Kordas baute in der Verhandlungen erneut auf eine für Frauen in rechtsextremen Spektren typische Verteidigungsstrategie: Den gesamten Prozess versuchte sie sich als Mitläuferin darzustellen, die sich durch die Liebe zu Tschenscher, einem rechtsextremen Mann, verblenden und durch Naivität zu mancher Dummheit hinreissen ließ, aber nach der Beendigung der Beziehung nichts mehr mit der Szene zu hätte. Diesen mindestens ebenso naiven Zugang, Frauen als Mitläuferinnen darzustellen, verfolgte im Übrigen auch der fragwürdige Staatsanwalt, der in seinem Abschlussplädoyer u.a. davon sprach, dass der erstangeklagte Mann tief drinnen in der Szene sitze, es sich bei den anderen um Frauen handle und das bei der Strafbemessung zu berücksichtigen sei. Nach wie vor bestehender Kontakt von Kordas zu Angehörigen der Szene, die Anwesenheit an den besagten Abenden in den Kellerlokalen, einschlägige Tattoos sowie auch ihr aktueller Lebensgefährte sprechen jedoch bislang anderes. Nun verkündeten sowohl Kordas Anwältin als auch die Angeklagte selbst, dass sie begonnen hätte, sich die Tattoos (eine schwarze Sonne und ein SS-Totenkopf) zu „covern“. Ob sie wirklich, wie ebenfalls verlautbart, „ein anderes Leben“ führt, bleibt angesichts der oben genannten Indizien fraglich. Auch der Richter merkte an, dass das „Covern“ des Tattoos zwar löblich sei, aber nichts am Umstand ändere, dass sie diese in der Vergangenheit gut sichtbar getragen und Fotos von sich mit den Tattoos verbreitet habe.
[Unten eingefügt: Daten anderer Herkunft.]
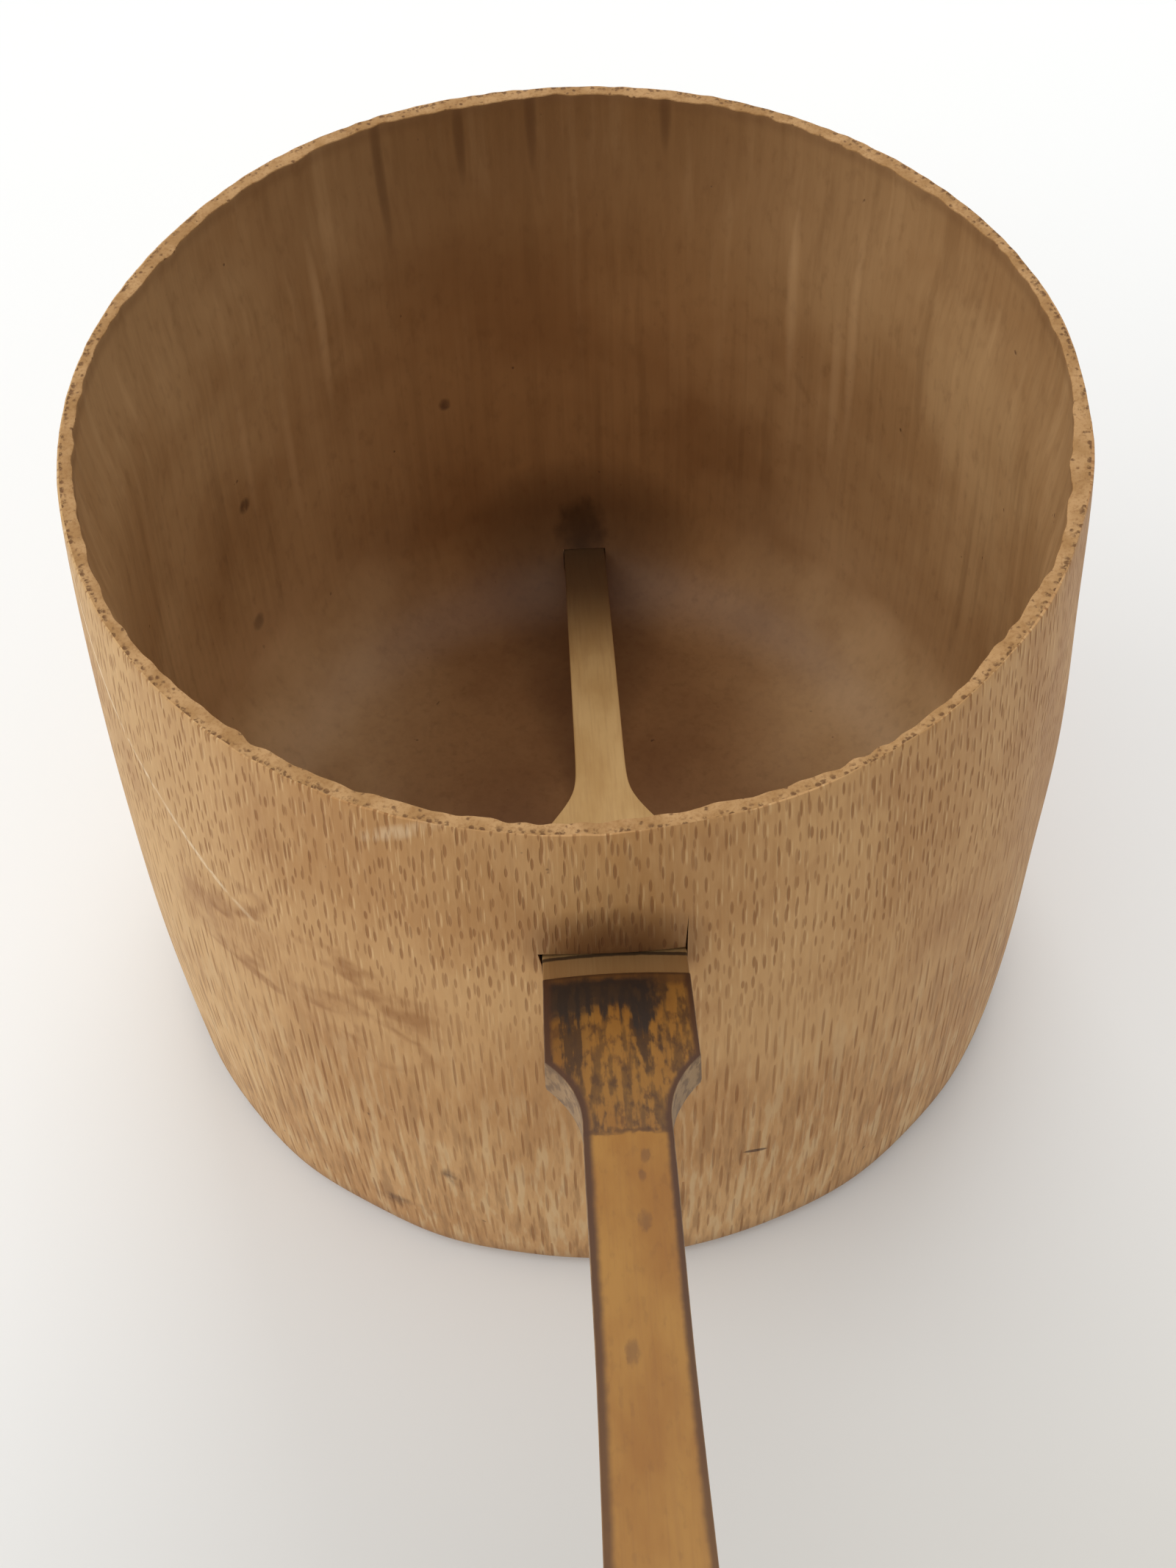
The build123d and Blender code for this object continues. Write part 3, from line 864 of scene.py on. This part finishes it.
# %% Finish of the handle
def handle_bamboo():
    finish = Finish("handle_bamboo")
    side = finish.dot(across) - float(entry @ across)
    reach = finish.dot(outward) - float(entry @ outward)
    lift = finish.dot(upward) - float(entry @ upward)
    from_edge = finish.node("Attribute", {"attribute_name": "from_edge"}, output="Fac")

    def strip_noise(width, length, detail, shift):
        place = finish.vector(side / width + shift, reach / length, lift / width)
        return finish.noise(place, detail)

    fibre = strip_noise(0.22, 7.0, 3, 4.0)
    clouds = strip_noise(2.6, 9.0, 4, 9.0)
    mottle = strip_noise(0.42, 1.3, 5, 15.0)
    runs = strip_noise(0.50, 6.0, 4, 22.0)
    ragged = strip_noise(0.8, 1.2, 3, 31.0)

    skin = finish.mix(clouds.ease(0.3, 0.7), paint(148, 97, 34), paint(165, 117, 50))
    skin = finish.mix(fibre.ease(0.45, 0.7) * 0.18, skin, paint(132, 84, 38))
    # the head: browner, mottled and streaked, as far as a ragged line across the neck
    on_head = (reach + ragged * 1.4).ease(19.2, 18.6)
    skin = finish.mix(on_head * (0.22 + clouds * 0.3), skin, paint(112, 72, 36))
    specks = mottle.ease(0.54, 0.68) * 0.12 + mottle.ease(0.50, 0.66) * on_head * 0.50
    skin = finish.mix(specks, skin, paint(80, 48, 26))
    left_side = side.ease(-1.2, -2.4) * reach.ease(15, 9) * 0.5
    middle_run = (1 - ((side - 1.3) / 0.9) ** 2).at_least(0) * reach.ease(15, 8) * 0.6
    run_mask = (runs + (mottle - 0.5) * 0.45).ease(0.42, 0.58)
    streaky = run_mask * (0.60 + left_side + middle_run) + left_side * 0.6
    skin = finish.mix((streaky * on_head).at_most(0.9), skin, paint(62, 42, 28))
    cross_line = (reach + ragged * 1.4 - 18.9).size().ease(0.35, 0.08) * ragged.ease(0.35, 0.5)
    skin = finish.mix(cross_line * 0.65, skin, paint(70, 42, 24))
    # the black band along the shaved strip, running down where the streaks are dark
    band_end = 5.2 + ragged * 1.8 + runs.ease(0.45, 0.68) * 2.0 + middle_run * 2.8 + left_side * 1.5
    black = (reach - band_end).ease(0.8, -0.8) * (reach + ragged * 1.2).ease(3.4, 4.3)
    band = black * (side + ragged * 1.5).ease(3.8, 2.0)
    skin = finish.mix((reach + ragged * 0.6).ease(4.6, 3.8) * 0.75, skin, paint(96, 62, 34))
    skin = finish.mix(band * 0.9, skin, paint(40, 33, 30))
    skin = finish.mix((reach - 2.75).size().ease(0.35, 0.1) * 0.6, skin, paint(66, 42, 25))
    # the dark line along both edges, and a few spots further out
    line_width = 0.34 + ragged * 0.30 + side.ease(0.5, -0.5) * 0.12
    edge = (from_edge / line_width).ease(1.0, 0.35) * (0.70 + reach.ease(60, 20) * 0.25)
    skin = finish.mix(edge, skin, paint(72, 42, 24))
    spots = ((25.6, 0.44, 0.7), (35.1, -0.49, 0.75), (20.4, 0.7, 0.5), (22.1, 0.5, 0.4))
    for mark_reach, mark_side, size in spots:
        oval = 1 - ((reach - mark_reach) / (size * 1.5)) ** 2 - ((side - mark_side) / (size * 0.55)) ** 2
        oval = (oval + (mottle - 0.5) * 2.2).ease(0.0, 0.9)
        skin = finish.mix(oval * 0.5, skin, paint(98, 62, 34))
    # the scar in the groove beyond the node
    from_groove = (reach - (NODE_DISTANCE + GROOVE_OFFSET)).size()
    scar = from_groove.ease(0.7, 0.1) * 0.7
    skin = finish.mix(scar, skin, paint(92, 58, 34))

    # bare bamboo: the shaved inner part, darker towards the tip, with painted shade in the slot and a painted
    # shadow line at the wall's face, and the cut sides
    bare = finish.mix(clouds.ease(0.3, 0.7), paint(188, 148, 92), paint(204, 166, 110))
    bare = finish.mix(fibre.ease(0.42, 0.7) * 0.25, bare, paint(162, 120, 72))
    darker_to_tip = reach.ease(-41, -59)
    bare = finish.mix(darker_to_tip * 0.85, bare, paint(82, 52, 28))
    # painted shade: the strip is darker where it runs out under the overhang of the cup's wall
    bare = finish.mix(reach.ease(-2.0, 0.5) * 0.65, bare, paint(122, 82, 44))
    # painted shadow: a dark line across the strip where it leaves the wall's face, for the gap between handle
    # and slot
    bare = finish.mix((reach + ragged * 0.2).size().ease(0.28, 0.10) * 0.85, bare, paint(36, 22, 14))
    sides = finish.mix(clouds.ease(0.3, 0.7), paint(134, 103, 68), paint(158, 126, 88))
    sides = finish.mix(mottle.ease(0.42, 0.60) * 0.6, sides, paint(88, 62, 42))
    shadowed = reach.ease(60, 22)
    sides = finish.mix((1 - shadowed) * 0.5, sides, paint(150, 106, 62))

    is_skin = reach.ease(SHAVE_REACH + 0.1, SHAVE_REACH + 0.25)
    is_top = from_edge.ease(0.0, 0.06)
    colour = finish.mix(is_skin, bare, skin)
    shown_top = is_top.at_least(1 - is_skin)
    colour = finish.mix(shown_top, sides, colour)
    polished = is_skin * is_top * (1 - edge * 0.8)
    rough = 0.60 - polished * (0.26 - mottle * 0.14) + band * 0.1
    relief = 0.5 + fibre * (0.5 - polished * 0.42) + mottle * 0.12 - edge * 0.25
    return finish.done(colour, rough, relief, relief=0.05, gloss=0.38)


# %% [markdown]
# ## Putting the finishes on
# The cup's mesh carries one finish for each of its surfaces, by the kind that each row of the profile was
# given. They go on before the slot is cut, so that the chisel's own faces come out in the finish of cut
# bamboo.

# %% The cup finished and cut
SHARP_ANGLE = math.radians(40)  # faces that meet more sharply than this keep a crisp edge

for finished in (node_underside(), scraped_bamboo(), cut_bamboo(), aged_inside()):
    cup_mesh.materials.append(finished)
SLOT_OF_KIND = {UNDERSIDE: 0, OUTSIDE: 1, MOUTH: 2, CUT: 2, INSIDE: 3}
slot_of_row = np.array([SLOT_OF_KIND[int(kind)] for kind in profile_kind])
of_face = np.concatenate([np.repeat(slot_of_row[:-1], CUP_COLUMNS), np.full(CUP_COLUMNS, slot_of_row[0]),
                          np.full(CUP_COLUMNS, slot_of_row[-1])])
cup_mesh.polygons.foreach_set("material_index", of_face.astype(np.int32))

far_reach = (slot_radius + cup_high[1]) / math.cos(slope)
mortise_end = -far_reach + CULM_WALL + FLOOR_CURVE + OVERCUT
cutters = [prism("slot_cutter", slot_outline, -SLOT_CUT, OVERCUT),
           prism("crack_cutter", crack_outline, -CRACK_CUT, OVERCUT),
           prism("mortise_cutter", mortise_outline, -far_reach - OVERCUT, mortise_end)]
for cutter in cutters:
    for material in cup.data.materials:
        cutter.data.materials.append(material)
    cut_faces = np.full(len(cutter.data.polygons), SLOT_OF_KIND[CUT], np.int32)
    cutter.data.polygons.foreach_set("material_index", cut_faces)
    cut(cup, cutter)
cup.data.shade_smooth()
cup.data.set_sharp_from_angle(angle=SHARP_ANGLE)
report("cup after cutting", cup.data)

handle_mesh.materials.append(handle_bamboo())
handle_mesh.shade_smooth()
handle_mesh.set_sharp_from_angle(angle=SHARP_ANGLE)

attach(cup, "root")
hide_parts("cup")
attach(handle, "root")
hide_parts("handle")

# %% [markdown]
# ## The table and the light
# The ladle stands on a plain pale table in soft daylight. Most of the light comes evenly from the world, as
# in a white room. A large light behind and above stands for a window, and a larger one fills in from the
# left, so the shadows are faint and the inside of the cup falls into a warm dark. The table's paint is a
# little darker in front, as painted shade for light that falls off away from the window.

# %% Table, lights and world
TABLE_SIZE = 3000
TABLE_GAP = 0.05       # so that the foot's ring and the table never share a plane
table_mesh = bpy.data.meshes.new("table")
reach_out = TABLE_SIZE * MM / 2
below = -TABLE_GAP * MM
table_mesh.from_pydata([(-reach_out, -reach_out, below), (reach_out, -reach_out, below),
                        (reach_out, reach_out, below), (-reach_out, reach_out, below)], [], [(0, 1, 2, 3)])
table = place("table", table_mesh)
table_finish = Finish("pale_table")
table_cloud = table_finish.grain(60, 60, detail=3)
# painted shade: the table's paint darkens towards the front, for light that falls off away from the window
painted_light_falloff = table_finish.dot((-0.35, 1, 0)).ease(-100, -8)
table_paint = table_finish.mix(painted_light_falloff, paint(206, 201, 192), paint(248, 248, 247))
table_paint = table_finish.mix(table_cloud * 0.15, table_paint, paint(222, 222, 218))
table_mesh.materials.append(table_finish.done(table_paint, 0.5, table_cloud, relief=0.02))


def area_light(name, place_mm, aim_mm, size_mm, watts, tint):
    """A square soft light at a place, turned so that it shines at another."""
    data = bpy.data.lights.new(name, "AREA")
    data.size = size_mm * MM
    data.energy = watts
    data.color = tint
    light = bpy.data.objects.new(name, data)
    back = np.array(place_mm, float) - np.array(aim_mm)
    back /= np.linalg.norm(back)
    sideways = np.cross((0, 1, 0.1), back)
    sideways /= np.linalg.norm(sideways)
    turn_to = np.eye(4)
    turn_to[:3, :3] = np.stack([sideways, np.cross(back, sideways), back], axis=1)
    turn_to[:3, 3] = np.array(place_mm) * MM
    light.matrix_world = Matrix(turn_to.tolist())
    bpy.context.scene.collection.objects.link(light)


area_light("window", (150, 900, 900), (0, 0, 20), size_mm=900, watts=5, tint=(1.0, 0.99, 0.98))
area_light("fill", (-900, -300, 700), (0, 0, 20), size_mm=1400, watts=6, tint=(1.0, 0.99, 0.97))

world = bpy.data.worlds.new("room")
world.use_nodes = True
world.node_tree.nodes["Background"].inputs["Color"].default_value = (0.98, 1.0, 1.01, 1.0)
world.node_tree.nodes["Background"].inputs["Strength"].default_value = 0.70
bpy.context.scene.world = world
bpy.context.scene.view_settings.view_transform = "Standard"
Abschlussplädoyers und Strafen
Gegen Ende der Verhandlung sorgten weniger die Abschlussplädoyers der Verteidiger_innen für Verwunderung als eine Rede des Staatsanwalts, in der er auf höchste bedenkliche Weise gegen das Verbotsgesetz und für vermeintliche Meinungsfreiheit wetterte. In seinem Prozessabschluss fragte er nämlich, ob es wirklich notwendig sei, „wegen derartigen Delikten, die jetzt nicht unbedingt Kapitalverbrechen sind, so ein Theater zu machen“ — schließlich würden wir in einem Staat leben, in dem Meinungsfreiheit herrsche. Entsprechend klang es eher nach Bedauern, dass „solange der Staat das Gesetz nicht ändert, […] es eben zu ahnden“ sei. Küssel-Anwalt, Michael Dohr, wiederum versuchte in seinem Abschlussplädoyer zur Verteidigung des Ehepaar Müller das Gesetz so zu interpretieren, dass es darum ginge, die Wiedererrichtung der NSDAP zu verhindern oder die Aktualisierung des Gedankengut. Ob die Angeklagten tatsächlich dieses Ziel verfolgt hätten, gab er den Geschworenen zur Beantwortung der von den Richter_innen gestellten Fragen mit. Abschließend fragte auch Kordas Anwältin, ob es sich beim Verbotsgesetz um „Gesinnungsstrafrecht oder Handlungsstrafrecht“ handeln würde.
Die Angeklagten selbst hatten einerseits immer wieder versucht, sich als „einfache Rechte“ zu inszenieren oder behauptet, dass sie mit der rechten Szene nichts (mehr) zu tun hätten. Gerade die Höhe der Bewährungsstrafen lässt jedoch darauf schließen, dass die Geschworenen sich von dieser Selbstdarstellung wohl doch nicht so ganz überzeugen ließen. Immerhin wurden alle drei zu einer auf drei Jahre bedingten Freiheitsstrafe nach § 3g des Verbotsgesetzes verurteilt: Kai Rolf Müller bekam 18 Monate, Isabella Kordas 16 Monate und Dorothee Müller 15 Monate. Mildernd war hinzu gekommen, dass alle drei Angeklagten bislang unbescholten waren, erschwerend jedoch, dass sie sich nicht geständig gezeigt hatten.
Leider bestätigte sich auch bei diesem Prozess die von Stoppt die Rechten seit einiger Zeit beklagte Entwicklung, dass Neonazi-Prozesse in österreichischen Tageszeitungen offensichtlich keine_n mehr interessieren dürften. Abermals glänzten diese weniger durch aufmerksame oder kritische Berichtserstattung als durch Abwesenheit.